I licked my finger, stuck it up to check the wind, pushed the throttle forward, and began my rollout. Blood pumping, eyes watering from the cold air streaming around the new clear windscreen, I reached the point where I would normally shut it down, but not this time - I stayed in it. The grass strip under me became smoother and smoother until I couldn't feel it anymore. I thought, I'm flying! I'm flying!

Oh no! I'm flying! What should I do now?
I don't know how high I got (three or four feet maybe); I was too nervous to look down. I wasn't sure what it would do once it got airborne. However, as it gently rose up, it yawed slightly to the left. So I slowly pulled the throttle back, and she gently set back down. For so long I dreamed of flying my own airplane. And now here I was, and all I could think of was getting it back on the ground before I wadded it up.

Now for those of you who are concerned about me crow-hopping an airplane that's not quite airworthy, don't worry. I have no intentions of actually going flying - yet. I don't know how to fly. Flight lessons - an expense that's going to have to wait a little longer. But now that I have an airplane capable of flying, I'm much closer to flying; I'm also much closer to ending up upside down in the treetops with two broken legs. So I figure now would be a good time to take this safety issue with real concern. Next step is to get the airplane in safe flying condition, then of course get adequate flying lessons.

A Work in Progress
I know I have a long way to go and I'm not there yet.
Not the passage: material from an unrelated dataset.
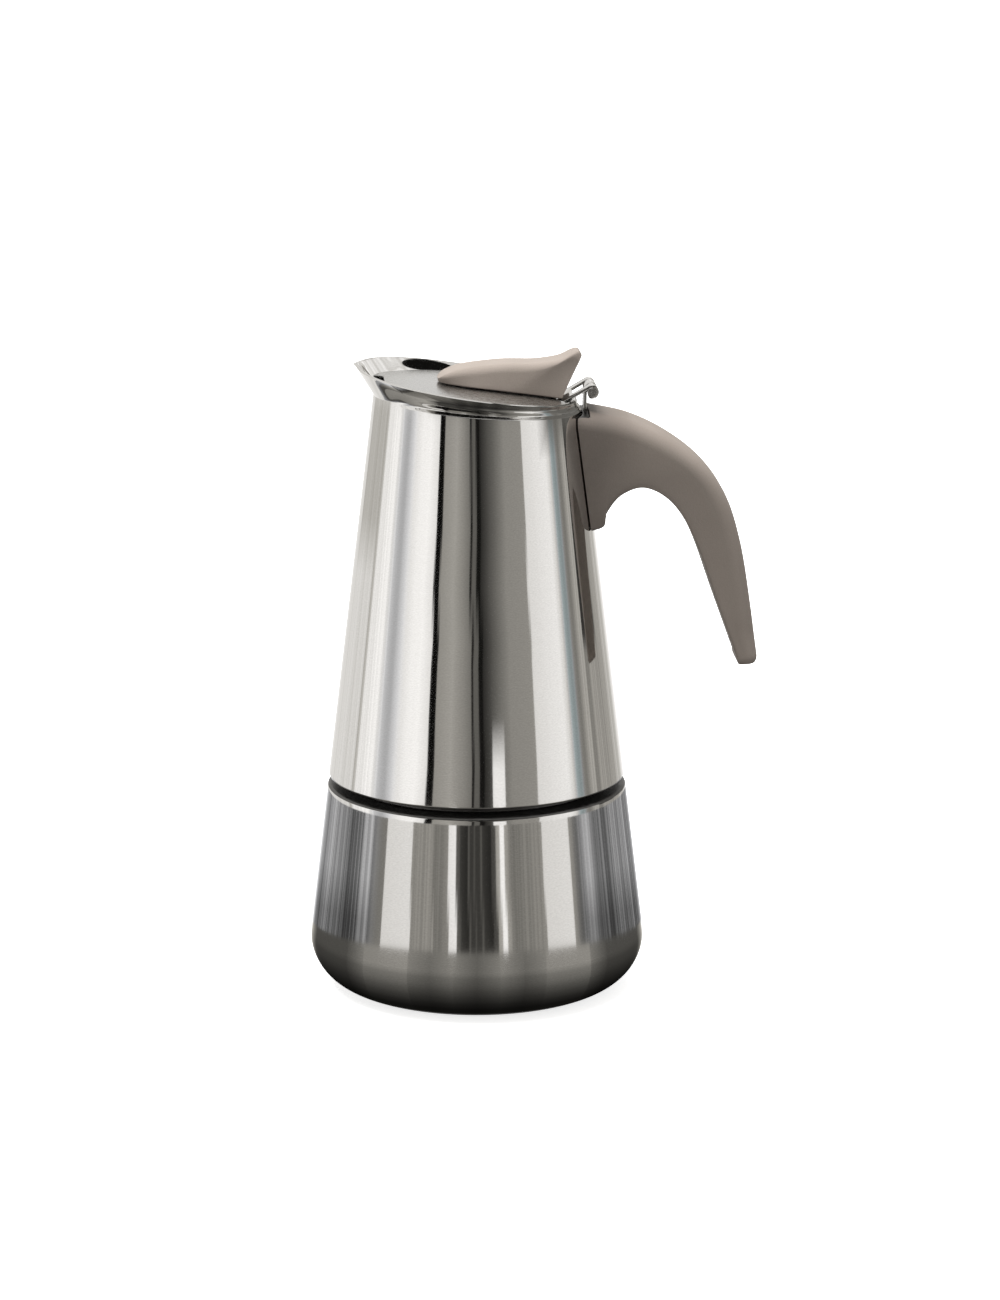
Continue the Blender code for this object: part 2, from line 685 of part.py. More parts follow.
def make_hinge():
    knuckle_mid = KNUCKLE_R - SHEET_T / 2
    # leaf: spot-welded under the lid, rises through the notch and curls over the pin
    foot_drop = LID_T + GAP + SHEET_T / 2
    foot_end = TAIL_NOTCH_X + 0.3
    path = [(LEAF_FOOT_X, lid_top(LEAF_FOOT_X, 0) - foot_drop), (foot_end, lid_top(foot_end, 0) - foot_drop - 0.1)]
    path += arc(PIN_X, PIN_Z, knuckle_mid, 127, -120, 14)
    leaf = extruded("lid_hinge_leaf", strip_outline(path, SHEET_T), LEAF_HALF, POLISHED)
    boolean(leaf, box_cutter("leaf_slot", (28.2, -LEAF_SLOT_HALF, 170), (45, LEAF_SLOT_HALF, 190)))
    # strap: welded on the jug's wall inside the handle root, curls around the pin between the arms
    wall_offset = GAP + SHEET_T / 2
    low = 160.0
    bend = 172.0
    path = [(cone_r(low) + wall_offset, low), (cone_r(bend) + wall_offset, bend)]
    path += arc(PIN_X, PIN_Z, knuckle_mid, 190, -80, 14)
    extruded("hinge_strap", strip_outline(path, SHEET_T), STRAP_HALF, SATIN)
    pin = turned("hinge_pin", [
        (0.0, LEAF_HALF + 1.0), (1.2, LEAF_HALF + 0.9), (1.5, LEAF_HALF + 0.6), (1.5, LEAF_HALF + 0.3),
        (PIN_R, LEAF_HALF + 0.3), (PIN_R, -LEAF_HALF - 0.3), (1.5, -LEAF_HALF - 0.3),
        (1.5, -LEAF_HALF - 0.6), (1.2, -LEAF_HALF - 0.9), (0.0, -LEAF_HALF - 1.0)],
        SATIN, 16, closed=False)
    pin.rotation_euler = (math.radians(90), 0.0, 0.0)
    pin.location = Vector((PIN_X, 0.0, PIN_Z)) * MM


# --- knob -----------------------------------------------------------------------------------------
def rounded_section(half, low, high, low_round, high_round):
    """Half-outline of a rounded block, as (side, height) from the bottom centre to the top centre."""
    points = [(0.0, low), (half - low_round, low)]
    for i in range(1, 3):
        angle = math.pi / 2 * i / 2
        points.append((half - low_round + low_round * math.sin(angle),
                       low + low_round - low_round * math.cos(angle)))
    for i in range(6):
        angle = math.pi / 2 * i / 5
        points.append((half - high_round + high_round * math.cos(angle),
                       high - high_round + high_round * math.sin(angle)))
    points.append((0.0, high))
    return points


def both_sides(half_outline):
    """Close a half-outline by its mirror image."""
    return half_outline + [(-side, height) for side, height in half_outline[-2:0:-1]]


def knob_half_width(t):
    """Half-width along the knob, from the nose (0) to the tail (1)."""
    nose = math.sqrt(max(0.0, 1 - (1 - min(t / 0.42, 1.0)) ** 2))
    return KNOB_HALF * (0.16 + 0.84 * nose) * (1 - 0.16 * smooth(0.55, 1.0, t))


def make_knob():
    crest = curve_through([
        (-11.4, 183.9), (-9.0, 185.6), (-3.6, 187.3), (7.5, 188.5), (17.0, 188.5), (24.0, 189.5),
        (28.2, 191.4), (29.9, 191.7), (30.8, 190.6)], 3)
    bottom_from = KNOB_NOSE_X
    bottom_to = KNOB_TAIL_X
    rings = []
    count = len(crest) - 1
    for i, (top_x, top_z) in enumerate(crest):
        t = i / count
        low_x = bottom_from + (bottom_to - bottom_from) * t
        half = knob_half_width(t)
        low_z = lid_top(low_x, 0) + GAP
        height = top_z - low_z
        edge = min(KNOB_EDGE, half * 0.6, height * 0.4)
        ring = []
        for side, level in both_sides(rounded_section(half, 0.0, height, 0.5, edge)):
            lean = level / height
            ring.append((low_x + (top_x - low_x) * lean, side, low_z + level))
        rings.append(ring)
    knob = skin_rings("knob", rings, TAUPE, closed_path=False)
    for name, x in KNOB_SCREWS:
        bore = cylinder(f"knob_bore_{name}", 1.6, 170, lid_top(x, 0) + 4.6, (x, 0.0), 12)
        boolean(knob, as_cutter(bore))
        base = lid_top(x, 0) - LID_T - GAP
        turned_at(f"knob_screw_{name}", [
            (0.0, base - 1.5), (1.9, base - 1.3), (2.7, base - 0.6), (2.7, base), (1.25, base),
            (1.25, lid_top(x, 0) + 4.0), (0.0, lid_top(x, 0) + 4.2)][::-1], x)


def turned_at(name, profile, x):
    """A small turned screw about a vertical axis at x."""
    screw = turned(name, profile, SATIN, 14, closed=False)
    screw.location.x = x * MM
    return screw


# --- handle ---------------------------------------------------------------------------------------
def make_handle():
    outer = curve_through([
        (26.0, 175.6), (34.2, 174.3), (45.5, 171.7), (56.6, 166.3), (66.6, 158.4), (73.6, 148.2),
        (78.2, 133.5), (81.4, 114.5), (83.3, 100.0)], 3)
    inner = curve_through([
        (26.0, 138.8), (36.2, 140.6), (37.6, 144.8), (42.0, 150.1), (49.2, 152.0), (57.4, 147.0),
        (64.0, 135.9), (70.6, 117.6), (77.0, 99.9)], 3)
    rings = []
    count = len(outer) - 1
    for i, (high, low) in enumerate(zip(outer, inner)):
        t = i / count
        half = HANDLE_ROOT_HALF + (HANDLE_TIP_HALF - HANDLE_ROOT_HALF) * smooth(0.1, 1.0, t)
        low_point = Vector(low)
        high_point = Vector(high)
        depth = (high_point - low_point).length
        edge = min(HANDLE_EDGE, half * 0.8, depth * 0.6)
        ring = []
        for side, level in both_sides(rounded_section(half, 0.0, depth, 0.9, edge)):
            x, z = low_point.lerp(high_point, level / depth)
            ring.append((x, side, z))
        rings.append(ring)
    tip = []
    centre = (Vector(outer[-1]) + Vector(inner[-1])) / 2
    for x, side, z in rings[-1]:
        tip.append((centre.x + (x - centre.x) * 0.68, side * 0.8, centre.y + (z - centre.y) * 0.5 - 2.3))
    rings.append(tip)
    handle = skin_rings("handle", rings, TAUPE, closed_path=False)

    low_z, high_z = 120.0, 190.0
    bpy.ops.mesh.primitive_cone_add(
        vertices=96, radius1=(cone_r(low_z) + GAP) * MM, radius2=(cone_r(high_z) + GAP) * MM,
        depth=(high_z - low_z) * MM, location=(0.0, 0.0, (low_z + high_z) / 2 * MM))
    wall = bpy.context.active_object
    wall.name = "handle_wall_cut"
    boolean(handle, as_cutter(wall))
    boolean(handle, box_cutter("handle_notch", (20, -20, 171.6), (33.8, 20, 182)))
    boolean(handle, box_cutter("strap_pocket", (28, -STRAP_HALF - 0.4, 159.4),
                               (34.4, STRAP_HALF + 0.4, 173)))
    boolean(handle, box_cutter("tongue_pocket", (28, -5.5, TONGUE_Z - 1.0), (TONGUE_END_X + 0.5, 5.5,
                                                                            TONGUE_Z + 1.0)))
    boolean(handle, box_cutter("plate_pocket", (28, -6.5, 145.4), (36.2, 6.5, TONGUE_Z + 0.2)))
    bore = cylinder("handle_screw_bore", 1.85, 145, TONGUE_Z + 3.4, (HANDLE_SCREW_X, 0.0), 14)
    boolean(handle, as_cutter(bore))
    recess = cylinder("handle_screw_recess", 3.4, 145, 153.6, (HANDLE_SCREW_X, 0.0), 18)
    boolean(handle, as_cutter(recess))

    plate_offset = GAP + 0.55
    low = 146.0
    path = [(cone_r(low) + plate_offset, low), (cone_r(156.5) + plate_offset, 156.5),
            (cone_r(156.5) + plate_offset + 1.3, TONGUE_Z), (TONGUE_END_X, TONGUE_Z)]
    bracket = extruded("handle_bracket", strip_outline(path, 1.1), 5.0, SATIN)
    hole = cylinder("bracket_hole", 1.85, 150, 165, (HANDLE_SCREW_X, 0.0), 14)
    boolean(bracket, as_cutter(hole))

    head = 153.2
    turned_at("handle_screw", [
        (0.0, head - 1.3), (2.4, head - 1.3), (3.0, head - 0.8), (3.0, head), (1.5, head),
        (1.5, TONGUE_Z + 2.8), (0.0, TONGUE_Z + 3.0)][::-1], HANDLE_SCREW_X)


make_boiler()
make_valve()
make_funnel()
make_seal()
make_thread_ring()
make_jug_floor()
make_jug_body()
make_lid()
make_hinge()
make_knob()
make_handle()
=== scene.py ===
"""Looks of the moka pot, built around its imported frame.

Lengths are in millimetres and MM turns them into Blender's metres. The pot stands on z = 0 with its
axis on Z, its handle at +X and its spout at -X.
"""
import json
import math
import random

import bmesh
import bpy
from mathutils import Matrix, Vector


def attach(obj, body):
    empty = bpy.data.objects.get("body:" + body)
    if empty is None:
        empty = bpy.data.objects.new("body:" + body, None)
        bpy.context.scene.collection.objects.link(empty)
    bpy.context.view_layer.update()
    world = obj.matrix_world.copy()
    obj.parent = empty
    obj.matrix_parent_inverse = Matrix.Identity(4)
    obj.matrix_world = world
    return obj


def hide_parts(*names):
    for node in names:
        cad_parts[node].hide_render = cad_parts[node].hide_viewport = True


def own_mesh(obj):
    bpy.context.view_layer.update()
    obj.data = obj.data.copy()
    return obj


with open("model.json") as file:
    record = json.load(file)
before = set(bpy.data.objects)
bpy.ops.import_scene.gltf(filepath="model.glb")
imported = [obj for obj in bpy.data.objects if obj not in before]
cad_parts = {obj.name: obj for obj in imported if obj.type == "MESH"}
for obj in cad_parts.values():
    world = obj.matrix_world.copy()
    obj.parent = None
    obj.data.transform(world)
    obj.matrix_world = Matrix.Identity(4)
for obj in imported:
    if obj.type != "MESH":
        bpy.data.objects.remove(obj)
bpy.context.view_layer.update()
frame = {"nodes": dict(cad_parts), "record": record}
NODES = frame["nodes"]
MM = 0.001

# --- the pot's driving sizes, the same as its frame's ---
CONE_R = 49.89
CONE_Z = 16.88
CONE_SLOPE = 0.1212
CONE_ANGLE = math.atan(CONE_SLOPE)
BASE_ROUND = 15.07
BASE_FLAT_R = 34.93
BOILER_WALL = 1.2
SHOULDER_Z = 62.4
SHOULDER_ROUND = 1.2
NECK_R = 38.0
NECK_BORE_R = 36.3
MOUTH_Z = 74.0
PITCH = 3.0
THREAD_WIRE_R = 1.1
JUG_WALL = 1.0
JUG_BOTTOM_Z = 64.5
NECK_LINE_Z = 177.5
NECK_LINE_SLOPE = -0.08
BEAK_NECK_DROP = 0.7
RIM_Z = 182.16
RIM_SLOPE = -0.153
RIM_CENTRE_X = -4.0
RIM_A = 33.2
RIM_B = 33.4
BEAK_FLAT = 1.75
BEAK_RIDGE = 0.5
BEAK_LIFT = 0.6
FLARE_POWER = 1.8
COLLAR_DENT = 0.6
CREASE_STEP = 0.8
LID_T = 0.8
LID_EDGE_GAP = 0.5
LID_CENTRE_X = -1.0
LID_DROP = 0.8
LID_TILT = 0.045
LID_DOME_R = 375.0
GAP = 0.35
PIN_X = 33.5
PIN_Z = 180.3
KNUCKLE_R = 2.0
SHEET_T = 0.8
LEAF_HALF = 8.0
LEAF_FOOT_X = 12.5
LEAF_SLOT_HALF = 3.9
STRAP_HALF = 3.5
VALVE_Z = 38.0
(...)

It's still a work in progress as am I, but I have learned a lot. And if I ever get to actually fly the plane around the pattern, I'll consider that I've successfully built a flying machine. I've enjoyed every minute I've put into it. It's boosted my confidence; I have no regrets, especially the regret of never having tried.

I strongly encourage anyone with the same dream of building your first aircraft, and to one day fly it just to get started where you're at. Bloom where you're planted. When the student is ready the teacher will appear. It's truly been a dream come true.

Thanks for letting me share my experience.